The consequences were enormous. Ethnic communities that had functioned as coherent groups for centuries suddenly found themselves split across multiple colonial territories, while groups with long histories of conflict were boxed into the same new states. Pre-existing governance structures were largely ignored, and the arbitrary boundaries contributed to long-term political instability and economic challenges across the continent. The ramifications continued well beyond the colonial era. The Rwandan Genocide of 1994, for instance, has been linked in part to the ethnic displacement and identity fractures that colonial-era borders helped create.
The Sykes-Picot Agreement and the Middle East
A second major example comes from the 1916 Sykes-Picot Agreement, in which Britain and France secretly divided the former Ottoman territories of the Middle East into zones of control. The agreement carved up what had been Turkish-held Syria, Iraq, Lebanon, and Palestine into French- and British-administered areas. These mandate borders eventually became the modern borders of Iraq, Israel and the Palestinian territories, Jordan, Lebanon, and Syria.
The borders split apart contiguous populations that had lived as unified communities. The Kurds, one of the largest ethnic groups in the region, were divided across several new countries, leaving them as minorities in each one and depriving them of self-determination. The Druze faced a similar fate. More than a century later, the political tensions rooted in these divisions remain among the most volatile in global politics.
The Korean Peninsula
Superimposed boundaries are not limited to the colonial era. After World War II, the United States and the Soviet Union divided Korea at the 38th parallel, establishing separate temporary governments in the north and south. The line was not based on any cultural, linguistic, or ethnic division within Korea. It was a geopolitical compromise between two outside superpowers.

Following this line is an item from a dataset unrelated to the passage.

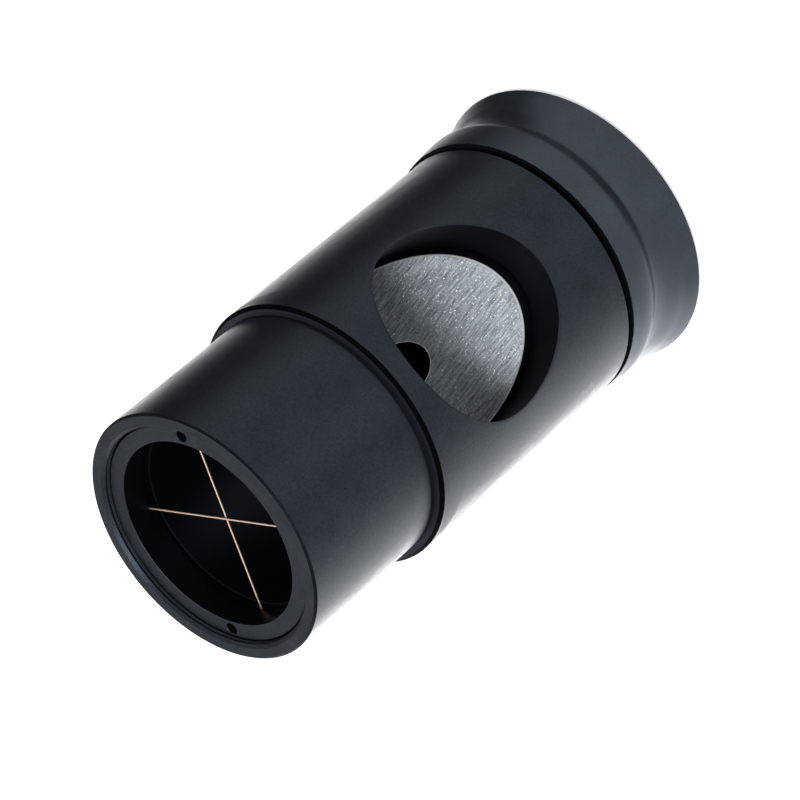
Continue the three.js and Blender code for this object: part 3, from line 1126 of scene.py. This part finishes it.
def make_world():
    """A studio's soft surroundings: an even level, with broad brighter and darker sides."""
    world = bpy.data.worlds.new("studio")
    bpy.context.scene.world = world
    world.use_nodes = True
    world.cycles.sampling_method = "NONE"
    tree = world.node_tree
    place = tree.nodes.new("ShaderNodeTexCoord")
    level = None
    for azimuth, elevation, edge, middle, amount in STUDIO_SIDES:
        towards = tree.nodes.new("ShaderNodeVectorMath")
        towards.operation = "DOT_PRODUCT"
        towards.inputs[1].default_value = direction(azimuth, elevation)
        tree.links.new(place.outputs["Generated"], towards.inputs[0])
        fade = tree.nodes.new("ShaderNodeMapRange")
        fade.interpolation_type = "SMOOTHSTEP"
        fade.inputs["From Min"].default_value = edge
        fade.inputs["From Max"].default_value = middle
        fade.inputs["To Max"].default_value = amount
        tree.links.new(towards.outputs["Value"], fade.inputs["Value"])
        total = tree.nodes.new("ShaderNodeMath")
        total.operation = "ADD"
        tree.links.new(fade.outputs["Result"], total.inputs[0])
        if level is None:
            total.inputs[1].default_value = STUDIO_LEVEL
        else:
            tree.links.new(level.outputs["Value"], total.inputs[1])
        level = total
    least = tree.nodes.new("ShaderNodeMath")
    least.operation = "MAXIMUM"
    least.inputs[1].default_value = STUDIO_LEAST
    tree.links.new(level.outputs["Value"], least.inputs[0])
    background = tree.nodes["Background"]
    background.inputs["Color"].default_value = (1, 1, 1, 1)
    tree.links.new(least.outputs["Value"], background.inputs["Strength"])


def make_camera():
    """The photograph's view: from in front and above, rolled so that the tube lies across it."""
    data = bpy.data.cameras.new("camera")
    data.lens = CAMERA_LENS
    data.sensor_width = 36
    data.clip_start = 0.01
    camera = bpy.data.objects.new("camera", data)
    bpy.context.scene.collection.objects.link(camera)
    back = direction(CAMERA_AZIMUTH, CAMERA_ELEVATION)
    facing = back.to_track_quat("Z", "Y").to_matrix().to_4x4()
    roll = Matrix.Rotation(math.radians(CAMERA_ROLL), 4, "Z")
    aim = MIDDLE + Vector(CAMERA_AIM) * MM
    camera.matrix_world = Matrix.Translation(aim + back * CAMERA_DISTANCE) @ facing @ roll
    bpy.context.scene.camera = camera


MIDDLE = (Vector(cad_low) + Vector(cad_high)) / 2  # in metres
FLOOR_DROP = 0.02

# angles in degrees, distance in metres, aim in millimetres from the middle
CAMERA_AZIMUTH = 2.384
CAMERA_ELEVATION = 36.746
CAMERA_ROLL = -130.549
CAMERA_DISTANCE = 0.44174
CAMERA_LENS = 174.8
CAMERA_AIM = (-2.586, 0.634, 1.243)

STUDIO_LEVEL = 0.62
STUDIO_LEAST = 0.02
# azimuth, elevation, cosine at the side's edge and at its middle, brightness added
STUDIO_SIDES = [
    (0, 55, 0.70, 0.96, -0.40),
    (118, -20, 0.68, 0.95, -0.60),
    (-149, -37, 0.42, 0.96, 1.2),
    (-165, -37, 0.90, 0.995, 1.2),
    (180, -37, 0.84, 0.97, 1.2),
    (-4, -37, 0.965, 0.995, 0.35),
    (180, 37, 0.5, 0.95, -0.2),
    (0, -90, 0.70, 0.93, -0.6),
]

make_floor()
make_world()
soft_box("overhead", azimuth=150, elevation=78, distance=0.9, size=0.7, power=4)
soft_box("window_key", azimuth=-36, elevation=58, distance=0.7, size=0.34, power=1.7)
make_camera()
bpy.context.scene.view_settings.view_transform = "Standard"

That temporary boundary hardened into one of the most heavily militarized borders in the world, splitting a single ethnic and cultural group into two separate nations with radically different political systems.
How Superimposed Boundaries Differ From Other Types
Geography distinguishes several types of political boundaries based on when and how they were created. Understanding the differences helps clarify what makes superimposed boundaries uniquely disruptive.

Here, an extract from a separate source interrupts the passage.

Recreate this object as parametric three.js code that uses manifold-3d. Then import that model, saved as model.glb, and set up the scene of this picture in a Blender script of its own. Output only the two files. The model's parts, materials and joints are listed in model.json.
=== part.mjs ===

- Antecedent boundaries are drawn before an area is densely settled. They are typically established through treaties or agreements between nations while the land in question has a small or sparse population. Because they predate major settlement, they tend to cause fewer cultural conflicts.
- Subsequent (ethnographic) boundaries are created after two or more groups have already settled in an area. They are often designed to reflect existing ethnic or cultural divisions, giving groups their own sovereign territory. These borders develop from the ground up rather than being imposed from outside.
- Superimposed boundaries are placed onto an already-populated area by an external authority, without consulting the local population. They frequently contradict the cultural and ethnic patterns already present, which is why they tend to generate the most lasting conflict of any boundary type.
The key distinction is agency. Antecedent and subsequent boundaries generally involve the people who will live with them. Superimposed boundaries do not.
Why Superimposed Boundaries Still Matter
Many of the world’s most persistent political conflicts trace back to superimposed boundaries. Civil wars, separatist movements, and ethnic tensions frequently occur in regions where borders were drawn by outside powers generations ago. The borders themselves become entrenched because changing them requires agreement among governments, international bodies, and populations that now have competing claims to the same territory.
Even where open conflict has subsided, the effects linger in subtler ways. Minority groups stranded on the wrong side of a superimposed border may face political marginalization, limited access to resources, or pressure to assimilate into a dominant culture they were never historically part of. In many post-colonial African and Middle Eastern nations, governments still grapple with building national unity across populations that were grouped together by foreign administrators rather than by shared identity or choice.